Quels placements souffriraient ?

Dans ce scénario noir, la plupart des placements seraient affectés. Cela induirait une remontée de l’aversion au risque et une réévaluation de l’ensemble des actifs risqués. Cela comprend les emprunts d’Etat, mais aussi les obligations d’entreprises et celles à haut rendement, les actions des pays développés (qui pourraient pâtir de l’augmentation de la rémunération des emprunts d’Etat, réputés sans risque, et de l’impact sur les profits des entreprises du choc sur l’économie) comme celles des pays émergents, sans oublier l’immobilier

Quelques raisons d’espérer

Heureusement, “l’arme des ventes massives d’emprunts d’Etat américains ne devrait être utilisé qu’en dernier recours par la Chine, car elle aurait l’inconvénient de déprécier le dollar face au yuan, ce qui rendrait les produits de l’Empire du milieu encore moins compétitifs.

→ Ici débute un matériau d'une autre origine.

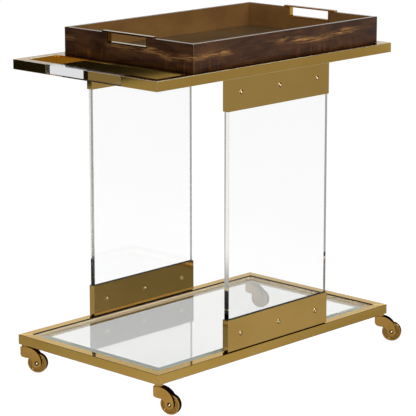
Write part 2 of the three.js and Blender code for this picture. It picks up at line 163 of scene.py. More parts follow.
class Nodes:
    """Builds one material's node tree. Patterns are placed by object coordinates, in metres."""

    def __init__(self, name):
        self.material = bpy.data.materials.new(name)
        self.material.use_nodes = True
        self.tree = self.material.node_tree
        self.shader = self.tree.nodes["Principled BSDF"]
        coordinates = self.tree.nodes.new("ShaderNodeTexCoord")
        self.place = coordinates.outputs["Object"]

    def link(self, a, b):
        self.tree.links.new(a, b)

    def set(self, **values):
        """Sets the shader's own sockets, for values that are the same all over the surface."""
        for key, value in values.items():
            self.shader.inputs[key.replace("_", " ")].default_value = value

    def mapped(self, scale, offset=(0, 0, 0), rotation=(0, 0, 0), vector=None):
        node = self.tree.nodes.new("ShaderNodeMapping")
        node.inputs["Scale"].default_value = scale
        node.inputs["Location"].default_value = offset
        node.inputs["Rotation"].default_value = rotation
        self.link(vector or self.place, node.inputs["Vector"])
        return node.outputs["Vector"]

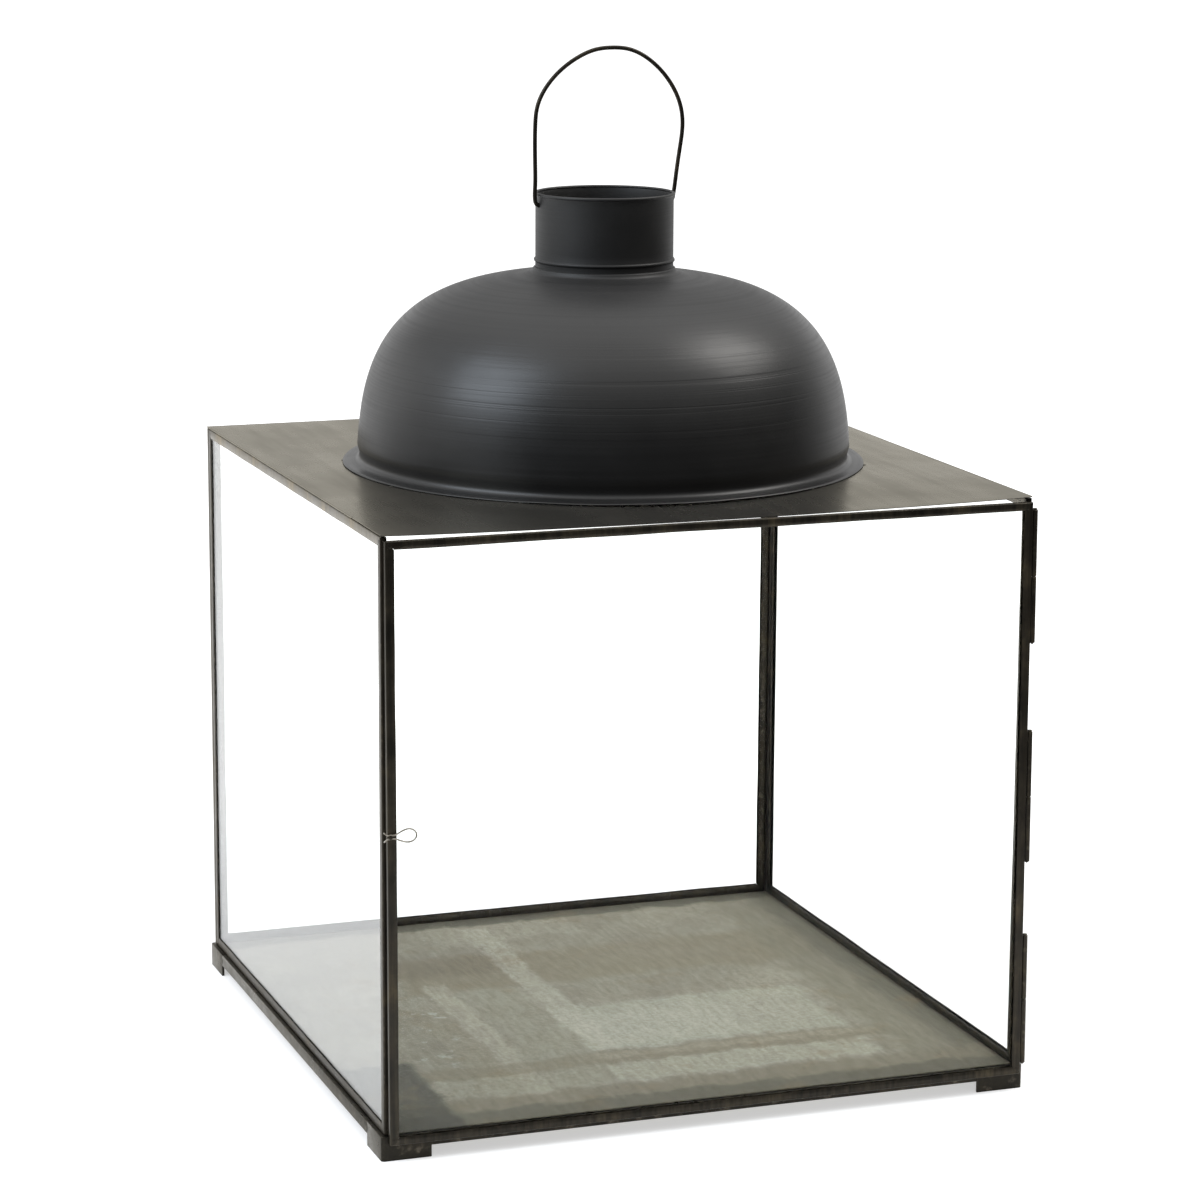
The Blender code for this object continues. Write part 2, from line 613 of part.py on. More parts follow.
def make_latch(hinge):
    """A rivet on the latch stile and the bent wire that turns on it, over the gap to the fixed stile."""
    face = -DOOR_THICKNESS / 2
    x = -HINGE_OFFSET - DOOR_WIDTH + LATCH_INSET
    z = LATCH_HEIGHT - DOOR_BOTTOM
    wire_plane = face - GAP - LATCH_WIRE
    pivot = add_empty("latch_axis", (x, wire_plane, z), parent=hinge)
    add_wire("latch_wire", latch_points(), LATCH_WIRE, WIRE, pivot, 3)
    shank_length = 2 * LATCH_WIRE + GAP + RIVET_HEAD_HEIGHT
    shank = cylinder_mesh("latch_rivet", RIVET_RADIUS, GAP, GAP + shank_length, HINGE_STEPS)
    turned = (math.pi / 2, 0, 0)
    rivet = add_object("latch_rivet", shank, BLACK_IRON, hinge, (x, face, z), turned)
    head_low = 2 * (LATCH_WIRE + GAP)
    head = cylinder_mesh(
        "latch_rivet_head", RIVET_HEAD_RADIUS, head_low, head_low + RIVET_HEAD_HEIGHT, HINGE_STEPS
    )
    boolean(rivet, "UNION", add_cutter("latch_rivet_head", head, hinge, (x, face, z), turned))


# ---------------------------------------------------------------- the whole lantern

make_base()
make_fixed_panels()
make_roof()
make_crown()
make_bail()
make_door()
for part in PARTS.objects:
    if part.type == "MESH":
        smooth(part)
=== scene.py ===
"""Looks of the square glass lantern: sheet, wire, glass and zinc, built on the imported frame."""

import json
import math

import bmesh
import bpy
import numpy as np
from mathutils import Matrix, Vector, noise


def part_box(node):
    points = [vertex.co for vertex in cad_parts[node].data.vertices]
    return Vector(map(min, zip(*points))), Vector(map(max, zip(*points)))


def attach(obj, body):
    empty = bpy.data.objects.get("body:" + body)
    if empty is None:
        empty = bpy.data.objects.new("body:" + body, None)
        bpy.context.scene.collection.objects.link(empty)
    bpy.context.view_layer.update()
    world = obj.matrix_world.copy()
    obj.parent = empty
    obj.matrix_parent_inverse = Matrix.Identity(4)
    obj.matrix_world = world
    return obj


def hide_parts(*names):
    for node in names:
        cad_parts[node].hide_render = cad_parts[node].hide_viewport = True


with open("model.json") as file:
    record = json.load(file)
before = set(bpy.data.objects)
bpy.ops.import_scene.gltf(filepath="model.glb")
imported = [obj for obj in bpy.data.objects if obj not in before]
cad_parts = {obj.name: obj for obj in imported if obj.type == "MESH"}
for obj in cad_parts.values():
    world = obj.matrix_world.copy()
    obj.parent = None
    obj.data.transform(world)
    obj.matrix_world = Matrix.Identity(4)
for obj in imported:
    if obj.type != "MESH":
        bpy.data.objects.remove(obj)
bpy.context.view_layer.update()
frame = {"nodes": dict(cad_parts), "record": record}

MM = 0.001
BODY = "lantern_body"

CHANNEL_SHEET = 0.5 * MM
CHANNEL_FOLD = 0.75 * MM  # outer radius of a folded edge
MITRE_GAP = 0.12 * MM
CHANNEL_OVERRUN = 0.2 * MM  # a strip's ends past its solid, filled by the mitre
BAR_EASE = 0.55 * MM
PLATE_EASE = 0.35 * MM

ROOF_SHEET = 0.55 * MM
ROOF_HOLE = 145.2 * MM
ROOF_CORNER = 2.0 * MM
ROOF_TRIM = 0.12 * MM
FRONT_SAG = 2.45 * MM
HEM_WIDTH = 8 * MM
HEM_START = 60 * MM  # from the front edge

DOME_RADIUS = 152.9 * MM
DOME_BELLY = -38.5 * MM  # height of the widest level, over the roof
DOME_CROWN = 116.7 * MM
DOME_SHEET = 0.75 * MM
BRIM_START = 151.5 * MM
BRIM_SOLDER_RADIUS = 161.0 * MM
COLLAR_RADIUS = 43.6 * MM
COLLAR_FOLD = 3.0 * MM
NECK_RADIUS = 42.4 * MM
NECK_SHEET = 0.7 * MM
NECK_BEAD_HEIGHT = 124.6 * MM  # over the roof
BAIL_HOLE = 1.7 * MM
BAIL_WIRE = 1.3 * MM
LATCH_WIRE = 0.45 * MM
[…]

Et ce, alors que les taxes américaines sur les importations de produits chinois rendront déjà ces derniers moins concurrentiels… L’arme des ventes massives de bons du Trésor serait donc contre-productive pour Pékin, dans un contexte de guerre commerciale. Cette arme pénaliserait par ailleurs la valeur du stock de dette américaine détenu par la PBoC… Pour nous, cela ne constitue qu’un scénario dit de fat tail, c’est-à-dire avec une probabilité infime de se concrétiser, mais assortie d’un impact énorme !”, relève Philippe Berthelot.